A few years ago I took a digital literacy class and I was immediately hooked on infographics. I love how clear and simple graphics can make information more accessible and interesting. I started making and using infographics for use in my classes using some online software, and I watched student engagement increase. Their enthusiasm got me thinking- how could students share and learn information more independently using graphic means of communicating? And that’s where this project was born.
Because some of my students don’t have internet access or parents were uncomfortable with some of the internet components of creating an infographic, this project is designed as a paper infographic but would easily translate to a digital assignment.
Here’s the basic plan:
- Assign students a Marian apparition and give them time to do research. I also try to show them websites to search on or provide paper copies of the stories.
- Hand out the assignment sheet. Here is the Mary infographic sheet I give my students as an editable word document.
- Go over the requirements and make sure students are clear on what should be included. I normally show a fair number of examples to help students know what to do.

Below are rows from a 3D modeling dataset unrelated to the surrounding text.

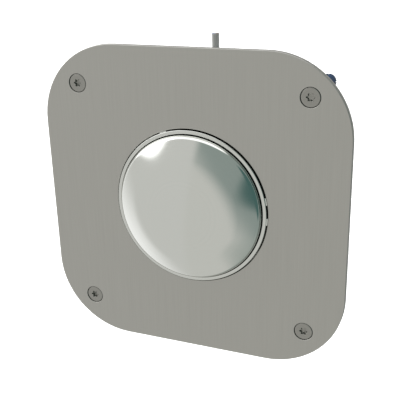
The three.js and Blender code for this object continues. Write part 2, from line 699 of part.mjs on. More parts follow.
// Rear spider: round hub with a raised rim and four ribbed arms to the studs
function rearSpider() {
  const hub = turned([
    [0, SPIDER_FRONT],
    [SPIDER_HUB_RADIUS, SPIDER_FRONT],
    [SPIDER_HUB_RADIUS, SPIDER_REAR + SPIDER_RIM_HEIGHT],
    [SPIDER_HUB_RADIUS - SPIDER_RIM_WIDTH, SPIDER_REAR + SPIDER_RIM_HEIGHT],
    [SPIDER_HUB_RADIUS - SPIDER_RIM_WIDTH, SPIDER_REAR],
    [0, SPIDER_REAR],
  ], RING_SIDES);
  const eighthTurn = Math.PI / 4;
  const added = [];
  for (let arm = 0; arm < 4; arm++) {
    const angle = eighthTurn * (2 * arm + 1);
    for (const part of [spiderArm(), spiderRib(), spiderFillet(1), spiderFillet(-1)]) {
      added.push(part.rotateY(angle));
    }
  }
  const rear = SPIDER_REAR + CUT_OVERRUN;
  const front = SPIDER_FRONT - CUT_OVERRUN;
  const cut = [
    barAlongY(BUSH_RADIUS + FIT_GAP, front, rear, ROD_SIDES),
    ...cornerDrills(STUD_OFFSET, STUD_BORE_RADIUS, front, rear),
    ...footScrewHeights().map((z) =>
      barAlongY(SMALL_BORE_RADIUS, front, rear, SCREW_SIDES).translate(FOOT_SCREW_X, 0, z)),
  ];
  return piece("rear_spider", combined(hub, added, cut), finish.blackNylon);
}

// Flanged bush in which the stem slides; its flange is the rear seat of the spring
function stemBush() {
  const flangeFront = SPIDER_FRONT - BUSH_FLANGE_THICKNESS;
  const profile = [
    [BUSH_BORE_RADIUS, flangeFront],
    [BUSH_FLANGE_RADIUS, flangeFront],
    [BUSH_FLANGE_RADIUS, SPIDER_FRONT],
    [BUSH_RADIUS, SPIDER_FRONT],
    [BUSH_RADIUS, BUSH_REAR - BUSH_CHAMFER],
    [BUSH_RADIUS - BUSH_CHAMFER, BUSH_REAR],
    [BUSH_BORE_RADIUS, BUSH_REAR],
  ];
  return piece("stem_bush", turned(profile, ROD_SIDES), finish.whiteAcetal);
}

// Dome of the cap as a crown and a knuckle that meet without an edge. inset moves both
// inwards by a wall, and the points run from the axis out to the side.
function domeProfile(inset, crownSteps, knuckleSteps) {
  const knuckleCentre = CAP_RADIUS - CAP_KNUCKLE_RADIUS;
  const joinAngle = Math.asin(knuckleCentre / (CAP_CROWN_RADIUS - CAP_KNUCKLE_RADIUS));
  const shoulder = PLATE_FRONT + CAP_SHOULDER_SINK;
  const crownCentre = shoulder + (CAP_CROWN_RADIUS - CAP_KNUCKLE_RADIUS) * Math.cos(joinAngle);
  const crown = CAP_CROWN_RADIUS - inset;
  const knuckle = CAP_KNUCKLE_RADIUS - inset;
  const points = [[0, crownCentre - crown]];
  for (let i = 1; i <= crownSteps; i++) {
    const angle = (joinAngle * i) / crownSteps;
    points.push([crown * Math.sin(angle), crownCentre - crown * Math.cos(angle)]);
  }
  for (let i = 1; i <= knuckleSteps; i++) {
    const angle = joinAngle + ((Math.PI / 2 - joinAngle) * i) / knuckleSteps;
    points.push([knuckleCentre + knuckle * Math.sin(angle), shoulder - knuckle * Math.cos(angle)]);
  }
  return points;
}

// Button cap: domed shell, wiper groove in its side, boss with the stem's socket inside
function buttonCap() {
  const socketRadius = STEM_RADIUS + FIT_GAP;
  const inner = domeProfile(CAP_WALL, 1, INNER_DOME_STEPS)
    .filter(([radius]) => radius > CAP_BOSS_RADIUS)
    .reverse();
  const bossRoot = inner[inner.length - 1][1];
  const profile = [
    ...domeProfile(0, CROWN_STEPS, KNUCKLE_STEPS),
    [CAP_RADIUS, WIPER_CENTRE - GROOVE_HALF_WIDTH],
    [GROOVE_FLOOR_RADIUS, WIPER_CENTRE - GROOVE_HALF_WIDTH],
    [GROOVE_FLOOR_RADIUS, WIPER_CENTRE + GROOVE_HALF_WIDTH],
    [CAP_RADIUS, WIPER_CENTRE + GROOVE_HALF_WIDTH],
    [CAP_RADIUS, CAP_SKIRT_REAR - CAP_REAR_CHAMFER],
    [CAP_RADIUS - CAP_REAR_CHAMFER, CAP_SKIRT_REAR],
    [CAP_RADIUS - CAP_WALL, CAP_SKIRT_REAR],
    ...inner,
    [CAP_BOSS_RADIUS, bossRoot],
    [CAP_BOSS_RADIUS, CAP_BOSS_REAR],
    [socketRadius, CAP_BOSS_REAR],
    [socketRadius, SOCKET_FLOOR],
    [0, SOCKET_FLOOR],
  ];
  return piece("button_cap", turned(profile, RING_SIDES), finish.polishedSteel);
}

function wiperRing() {
  const sectionSteps = 6;
  const centreRadius = BEZEL_BORE_RADIUS - WIPER_GAP - WIPER_SECTION_RADIUS;
  const section = arc(centreRadius, WIPER_CENTRE, WIPER_SECTION_RADIUS, 0, 1, sectionSteps).slice(1);
  return piece("wiper_ring", turned(section, RING_SIDES), finish.blackRubber);
}

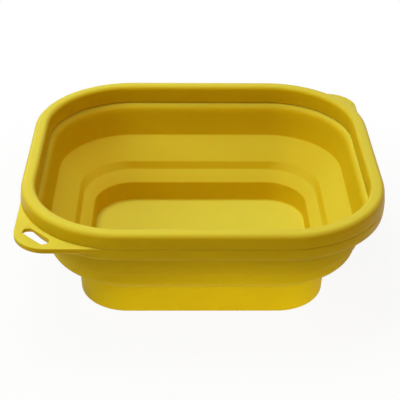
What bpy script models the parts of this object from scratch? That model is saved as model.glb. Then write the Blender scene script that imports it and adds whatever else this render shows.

- Let the creativity commence!
Why learn about Marian apparitions? First of all, the stories are just great reads! Also, there are often many things in the story that we can relate to- the uncertainty of war, the illness of a loved one, the openness of youth. Mary often shares a message of hope and mercy to a world that desperately needs those things. Our students need these things as well.
Why share information like this? Students need to become an expert on their Marian apparition to be able to share with the class the most important facts. It also gives them a chance to use art to connect to the subject matter. This year I am going to try to help students rely more on graphics than text to tell their stories. I will post this years infographics and the rubrics towards the end of May!
There’s also a lot of great extension activities that can go with this project- you could have students who learned about the same Marian Apparition share in between decades of a class rosary. You could post around the school and then have a Mary trivia day. In lieu of a traditional May Crowning, students could dress as Mary from around the world and tell the story of the apparition they researched.